Archangel

Once,
within my hearing,
and thinking himself alone,
he said
I wish I were dead.

And I didn’t man up to that.
I god damn kept my hands in my pockets
and shied away from his tortured road.

And now, in my time of life,
I see to it that things are kept clean,
most especially those hard-to-reach places.

Angels are white-winged, I think,
and brook no negligence of care.

And I don’t know where he is now,
or if he can see my compulsion to shine things.
To bring them to bright.

Or if he knows his boy is just like him.

At the beach, in morning fog

At water’s edge
I plied the sand
for vacant shells
and stones to skip,
so flat.
There,
there was a tree
that had given up,
acute in its angle,
embarrassed at the nakedness of its bleached roots.
Close by,
an eyeless carcass grinned,
in the throes of its last hysterics.

[Image: https://pixabay.com/users/jamesdemers-3416/%5D

Everything, and the kitchen sink

* Mental health triggers, suicidal ideation*

God.  You know, I’m just washing dishes, feeling useful and kind of self-satisfied. Haven’t dropped anything or cut myself, even though the bothersome cat is weaving around my legs.  I swear- if he had a ball of yarn, I would have been a coccoon by now.

See, it’s the third week of withdrawal from a particularly nasty medication, and I’m thinking I have aced it.  Not too bad, not too bad.  There’s a cast iron frying pan with some baked-on crusty stuff, and so I run the water very hot and start leaning into it with the old scrub brush.  I’m even thinking that this is good exercise, when the destined vapours rise up to me… the singular smell of fried mushrooms. [Me, at twelve, tagging along with Dad, picking them in fields and ditches, once getting chased by bulls]  [Mom, frying them up in her iron pan, the whole house smelling delightful]

And, God dammit, I cry.  I rattle dishes and run the water faster to help stifle it.  And I think of missed things and squandered chances for love.  And I let this self-pity pool into something worse, and I think what is the freaking point of trying to get clean and well?
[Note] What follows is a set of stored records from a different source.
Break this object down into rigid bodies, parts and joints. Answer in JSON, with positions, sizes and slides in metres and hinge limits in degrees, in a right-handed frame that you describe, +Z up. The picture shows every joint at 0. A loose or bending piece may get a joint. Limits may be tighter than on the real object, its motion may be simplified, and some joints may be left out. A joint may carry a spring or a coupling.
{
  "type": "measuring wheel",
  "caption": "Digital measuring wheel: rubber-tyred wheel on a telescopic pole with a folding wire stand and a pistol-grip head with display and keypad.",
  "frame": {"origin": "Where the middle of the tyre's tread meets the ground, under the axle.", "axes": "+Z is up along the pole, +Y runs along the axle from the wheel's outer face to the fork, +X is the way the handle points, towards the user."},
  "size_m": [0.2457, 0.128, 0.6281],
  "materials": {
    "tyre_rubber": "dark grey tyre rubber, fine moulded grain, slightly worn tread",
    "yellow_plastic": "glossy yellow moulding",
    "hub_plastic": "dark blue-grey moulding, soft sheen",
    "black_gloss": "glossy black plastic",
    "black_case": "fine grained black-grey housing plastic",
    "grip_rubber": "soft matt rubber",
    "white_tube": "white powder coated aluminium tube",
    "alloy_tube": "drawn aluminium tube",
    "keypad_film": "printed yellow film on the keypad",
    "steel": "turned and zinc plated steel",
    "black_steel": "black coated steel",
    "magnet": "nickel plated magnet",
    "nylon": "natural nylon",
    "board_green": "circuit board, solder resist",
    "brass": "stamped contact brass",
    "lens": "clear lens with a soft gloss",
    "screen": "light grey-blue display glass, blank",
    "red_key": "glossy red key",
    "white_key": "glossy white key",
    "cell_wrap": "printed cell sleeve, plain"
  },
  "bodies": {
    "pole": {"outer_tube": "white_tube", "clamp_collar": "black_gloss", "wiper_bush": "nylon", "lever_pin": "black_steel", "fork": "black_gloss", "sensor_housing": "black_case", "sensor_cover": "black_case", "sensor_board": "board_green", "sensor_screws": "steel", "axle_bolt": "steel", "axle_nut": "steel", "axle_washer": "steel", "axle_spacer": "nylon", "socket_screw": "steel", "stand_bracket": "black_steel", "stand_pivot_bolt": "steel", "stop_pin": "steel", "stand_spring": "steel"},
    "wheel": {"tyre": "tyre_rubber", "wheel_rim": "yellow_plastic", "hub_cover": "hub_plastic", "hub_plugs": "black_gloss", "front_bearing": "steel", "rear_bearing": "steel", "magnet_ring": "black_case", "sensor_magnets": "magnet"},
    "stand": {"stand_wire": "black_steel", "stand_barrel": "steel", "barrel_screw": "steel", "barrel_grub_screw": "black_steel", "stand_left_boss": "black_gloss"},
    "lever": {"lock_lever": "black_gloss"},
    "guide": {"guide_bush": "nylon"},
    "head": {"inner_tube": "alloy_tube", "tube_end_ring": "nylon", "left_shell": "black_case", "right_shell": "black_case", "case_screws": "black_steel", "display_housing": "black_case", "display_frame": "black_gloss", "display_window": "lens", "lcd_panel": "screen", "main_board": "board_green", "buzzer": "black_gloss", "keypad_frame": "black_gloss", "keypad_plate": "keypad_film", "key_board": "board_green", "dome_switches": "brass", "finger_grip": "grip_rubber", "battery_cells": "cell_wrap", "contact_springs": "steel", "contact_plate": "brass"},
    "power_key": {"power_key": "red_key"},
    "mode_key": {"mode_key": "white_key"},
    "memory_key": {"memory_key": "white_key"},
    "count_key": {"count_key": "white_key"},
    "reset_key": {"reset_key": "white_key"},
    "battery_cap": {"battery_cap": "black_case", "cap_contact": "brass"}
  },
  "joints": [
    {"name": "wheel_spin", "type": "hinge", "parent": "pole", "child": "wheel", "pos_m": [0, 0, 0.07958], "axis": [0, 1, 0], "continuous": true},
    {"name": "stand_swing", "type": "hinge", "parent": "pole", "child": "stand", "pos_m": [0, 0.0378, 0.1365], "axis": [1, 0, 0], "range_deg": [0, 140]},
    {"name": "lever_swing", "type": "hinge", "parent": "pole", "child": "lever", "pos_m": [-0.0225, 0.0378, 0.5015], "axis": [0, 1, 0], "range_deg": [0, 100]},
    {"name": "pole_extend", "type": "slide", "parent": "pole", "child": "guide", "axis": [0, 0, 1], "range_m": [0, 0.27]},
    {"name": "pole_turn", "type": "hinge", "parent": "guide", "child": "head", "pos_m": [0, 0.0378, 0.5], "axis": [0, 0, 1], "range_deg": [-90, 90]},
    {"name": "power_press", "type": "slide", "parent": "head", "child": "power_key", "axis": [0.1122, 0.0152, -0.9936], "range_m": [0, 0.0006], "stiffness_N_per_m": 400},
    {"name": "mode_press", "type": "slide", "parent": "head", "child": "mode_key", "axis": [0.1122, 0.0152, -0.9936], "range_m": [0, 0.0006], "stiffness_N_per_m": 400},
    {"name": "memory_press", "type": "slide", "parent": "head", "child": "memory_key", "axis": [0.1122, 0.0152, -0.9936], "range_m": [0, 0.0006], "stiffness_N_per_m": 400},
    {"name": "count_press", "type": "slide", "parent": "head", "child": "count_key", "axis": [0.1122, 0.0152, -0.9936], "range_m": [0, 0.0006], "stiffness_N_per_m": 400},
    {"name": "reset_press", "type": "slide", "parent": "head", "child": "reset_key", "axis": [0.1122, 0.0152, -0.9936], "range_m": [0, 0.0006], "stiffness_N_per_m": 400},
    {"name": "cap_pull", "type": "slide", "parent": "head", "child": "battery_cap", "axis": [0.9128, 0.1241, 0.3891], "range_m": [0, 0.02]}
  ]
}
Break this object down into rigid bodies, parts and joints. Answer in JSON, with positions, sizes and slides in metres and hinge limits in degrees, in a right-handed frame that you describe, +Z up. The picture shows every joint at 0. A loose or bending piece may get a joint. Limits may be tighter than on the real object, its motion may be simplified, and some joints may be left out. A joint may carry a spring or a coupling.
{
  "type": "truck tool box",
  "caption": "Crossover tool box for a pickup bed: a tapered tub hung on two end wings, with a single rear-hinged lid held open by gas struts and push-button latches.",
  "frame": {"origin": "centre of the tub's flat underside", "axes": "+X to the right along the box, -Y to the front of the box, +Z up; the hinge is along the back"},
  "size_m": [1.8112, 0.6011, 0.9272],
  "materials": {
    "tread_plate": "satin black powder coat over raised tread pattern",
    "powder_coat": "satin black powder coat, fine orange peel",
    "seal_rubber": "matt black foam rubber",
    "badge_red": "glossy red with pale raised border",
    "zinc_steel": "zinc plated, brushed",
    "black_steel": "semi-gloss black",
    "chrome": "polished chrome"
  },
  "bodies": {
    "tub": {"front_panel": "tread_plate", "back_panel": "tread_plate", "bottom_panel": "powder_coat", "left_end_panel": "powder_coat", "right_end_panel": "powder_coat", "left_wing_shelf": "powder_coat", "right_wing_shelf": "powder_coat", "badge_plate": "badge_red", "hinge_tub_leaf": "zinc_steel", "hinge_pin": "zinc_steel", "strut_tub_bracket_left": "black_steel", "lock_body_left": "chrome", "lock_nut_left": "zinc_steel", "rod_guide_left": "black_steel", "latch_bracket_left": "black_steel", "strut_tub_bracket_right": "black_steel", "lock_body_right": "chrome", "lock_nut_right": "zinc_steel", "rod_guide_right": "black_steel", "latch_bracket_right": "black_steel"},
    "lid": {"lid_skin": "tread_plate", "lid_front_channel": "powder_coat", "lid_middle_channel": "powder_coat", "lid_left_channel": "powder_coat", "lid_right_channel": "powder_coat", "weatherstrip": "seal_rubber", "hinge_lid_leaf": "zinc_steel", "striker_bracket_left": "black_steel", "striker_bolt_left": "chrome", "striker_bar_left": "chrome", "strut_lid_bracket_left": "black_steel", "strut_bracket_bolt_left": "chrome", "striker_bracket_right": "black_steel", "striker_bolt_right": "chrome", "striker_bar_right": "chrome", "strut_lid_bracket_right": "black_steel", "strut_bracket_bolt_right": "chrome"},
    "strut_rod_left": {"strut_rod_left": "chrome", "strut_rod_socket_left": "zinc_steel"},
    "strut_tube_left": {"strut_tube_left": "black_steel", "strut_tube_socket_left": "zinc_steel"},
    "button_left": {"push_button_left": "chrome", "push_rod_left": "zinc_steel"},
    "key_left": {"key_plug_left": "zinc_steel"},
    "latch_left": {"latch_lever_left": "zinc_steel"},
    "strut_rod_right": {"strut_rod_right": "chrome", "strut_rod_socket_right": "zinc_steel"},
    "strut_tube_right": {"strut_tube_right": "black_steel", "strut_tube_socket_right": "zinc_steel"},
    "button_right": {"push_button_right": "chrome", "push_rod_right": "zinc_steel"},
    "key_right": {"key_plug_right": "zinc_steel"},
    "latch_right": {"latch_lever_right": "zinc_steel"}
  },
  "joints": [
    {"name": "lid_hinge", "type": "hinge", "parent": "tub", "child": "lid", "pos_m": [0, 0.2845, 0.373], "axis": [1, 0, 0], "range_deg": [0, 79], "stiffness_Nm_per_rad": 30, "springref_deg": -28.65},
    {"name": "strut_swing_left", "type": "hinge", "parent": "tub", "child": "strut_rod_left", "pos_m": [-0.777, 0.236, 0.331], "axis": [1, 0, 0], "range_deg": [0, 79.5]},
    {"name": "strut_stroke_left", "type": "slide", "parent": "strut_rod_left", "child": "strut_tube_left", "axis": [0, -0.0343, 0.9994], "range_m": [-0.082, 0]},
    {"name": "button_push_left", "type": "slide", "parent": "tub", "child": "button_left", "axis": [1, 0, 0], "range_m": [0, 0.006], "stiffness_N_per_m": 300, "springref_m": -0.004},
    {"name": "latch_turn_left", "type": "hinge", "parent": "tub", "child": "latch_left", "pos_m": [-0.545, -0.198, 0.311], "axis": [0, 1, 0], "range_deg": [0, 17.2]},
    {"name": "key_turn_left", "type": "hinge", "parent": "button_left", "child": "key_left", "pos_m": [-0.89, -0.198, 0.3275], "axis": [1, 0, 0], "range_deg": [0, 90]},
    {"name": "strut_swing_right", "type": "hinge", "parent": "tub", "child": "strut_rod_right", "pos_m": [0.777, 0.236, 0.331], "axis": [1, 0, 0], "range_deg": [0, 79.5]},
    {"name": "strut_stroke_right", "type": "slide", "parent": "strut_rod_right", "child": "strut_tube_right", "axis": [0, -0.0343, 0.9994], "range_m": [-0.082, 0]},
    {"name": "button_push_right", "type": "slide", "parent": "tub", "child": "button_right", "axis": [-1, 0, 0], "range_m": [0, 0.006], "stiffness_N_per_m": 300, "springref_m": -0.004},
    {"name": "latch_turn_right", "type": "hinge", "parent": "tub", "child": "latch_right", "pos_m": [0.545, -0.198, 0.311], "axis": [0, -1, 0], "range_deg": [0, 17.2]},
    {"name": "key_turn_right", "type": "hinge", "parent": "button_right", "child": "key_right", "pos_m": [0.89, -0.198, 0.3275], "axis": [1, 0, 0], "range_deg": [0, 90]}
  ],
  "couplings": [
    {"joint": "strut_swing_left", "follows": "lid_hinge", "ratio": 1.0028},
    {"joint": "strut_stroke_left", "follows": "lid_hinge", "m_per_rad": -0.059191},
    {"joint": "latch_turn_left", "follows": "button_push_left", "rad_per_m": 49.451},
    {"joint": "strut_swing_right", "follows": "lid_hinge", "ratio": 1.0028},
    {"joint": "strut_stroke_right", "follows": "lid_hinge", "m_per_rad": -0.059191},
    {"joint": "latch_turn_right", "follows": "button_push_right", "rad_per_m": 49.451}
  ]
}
It’s not as if there are more memories to make, more chances to unsquander my wasted life.

And at last, to myself:  “You’ve made a mistake, bud.  Better go back to the upswing with those meds.” Because I see myself hanging from a tree like those men they found, and I take it to the logical conclusion of worrying about last testaments and burial arrangements.  That’s what it does.  That is what it does.

And so, tomorrow, we find out what we are made of.